Para além do apoio profissional, as empresas estão buscando melhorar a qualidade da interação entre seus profissionais, o que exige comprometimento das lideranças. Em alguns casos, esse processo passa por identificar comportamentos de gestores que possam ser causadores de estresse excessivo. “Muitas vezes o gestor precisa de ajuda ou pode ser o problema também”, aponta o especialista da Robert Half. Ele também destaca como essencial a adoção de uma conduta detectiva entre os gestores e equipes de recursos humanos. Desmotivação, queda na performance e faltas podem ser o indício de que algo está acontecendo com o colaborador. Nesse sentido, o sistema de avaliações periódicas e conversas atuam como uma ferramenta importante para que os líderes possam identificar os problemas e acolher os profissionais. Isso, claro, passa pelo comprometimento das empresas. “Precisa ter um interesse genuíno do gestor e do RH para suportar esse profissional”, defende Daniel.
Equilibrando os pratos
Por fim, o psiquiatra Guilherme Spadini também aborda como os profissionais podem encarar a rotina de trabalho de maneira mais saudável. “Primeiro, saber priorizar. Entender as situações em que o trabalho deve ser priorizado, colocando em segundo plano outras áreas da vida, e quando isso deve ser invertido. Não podemos nos deixar levar pelas demandas de forma impensada. É importante ser atento e deliberado na forma como alocamos a nossa energia. Procurar sempre ter alguma conexão pessoal com o trabalho, em termos de valores e propósito também é útil. Sem isso, o trabalho fica maçante e o burnout se apresenta mais facilmente”, aponta.

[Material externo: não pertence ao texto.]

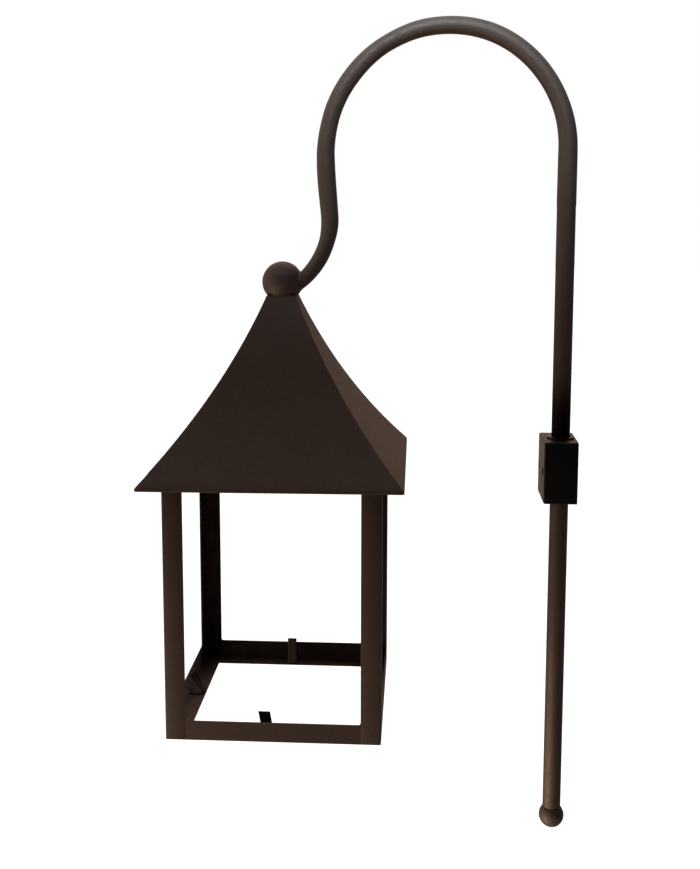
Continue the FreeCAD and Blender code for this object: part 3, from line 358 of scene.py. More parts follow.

No entanto, o professor da The School of Life faz um alerta: “Por outro lado, quando temos essa forte conexão com o trabalho, há o risco de mergulhar de cabeça e não lidar bem com a ineficiência. É muito importante saber curtir o ócio, a diversão, o lazer. Precisamos ter tempo para nós mesmos, para outros planos, para cuidar de pequenas coisas, o que chamamos de pequenos rituais diários: exercícios físicos, regar as plantas, ler um livro, varrer o chão. E ainda tem as obrigações da vida que não são trabalho: cuidar da casa, se alimentar corretamente, pagar contas, trocar lâmpadas, enfim. O que quero dizer é que existe um equilíbrio para tudo”, reflete.